The indie artist management company keeps the holiday string going for another year in 2015 with another collection drawn from its artist roster. Alejandra O'Leary kicks things off with an imaginative arrangement of Chuck Berry's "Merry Christmas Baby" that opens as a folky drone before the band kicks in behind her melodic vocal. It's at once a blues and a non-blues arrangement, if that makes any sense. "Winter Wanderland" by Art Peace is a modern hit-radio styled ballad about traveling on the holiday, "Not a Holiday Song" by Calisse plays with 1930s pop before turning into something that Nillson might have done, and Joseph Demaree's "Celebrating Every Day" is a lo-fi dirge that belies the sunny title.

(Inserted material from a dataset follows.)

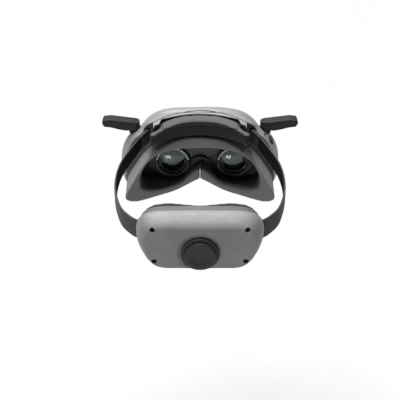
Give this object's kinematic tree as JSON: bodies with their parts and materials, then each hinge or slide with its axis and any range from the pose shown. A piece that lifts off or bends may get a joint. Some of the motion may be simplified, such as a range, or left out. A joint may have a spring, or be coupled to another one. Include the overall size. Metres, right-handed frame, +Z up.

Magnuson knocks out a grungy cover of Simon & Garfunkel's "Hazy Shade of Winter," Revolt Revolt darkens "White Christmas" with dark, low-note vocals, Stubborn Son's "Snowed In" manages to be poppy and rockish at the same time with its prominent fuzz bass countermelody, The Winter Sounds takes us back to the 80s with "MasX," and once again XO gives us our fix of Piney Gir, this year giving us the singalong classic "Love Is a Christmas Rose." As usual, download it for free.

"Linus & Lucy," Los Straitjackets (Yep Roc)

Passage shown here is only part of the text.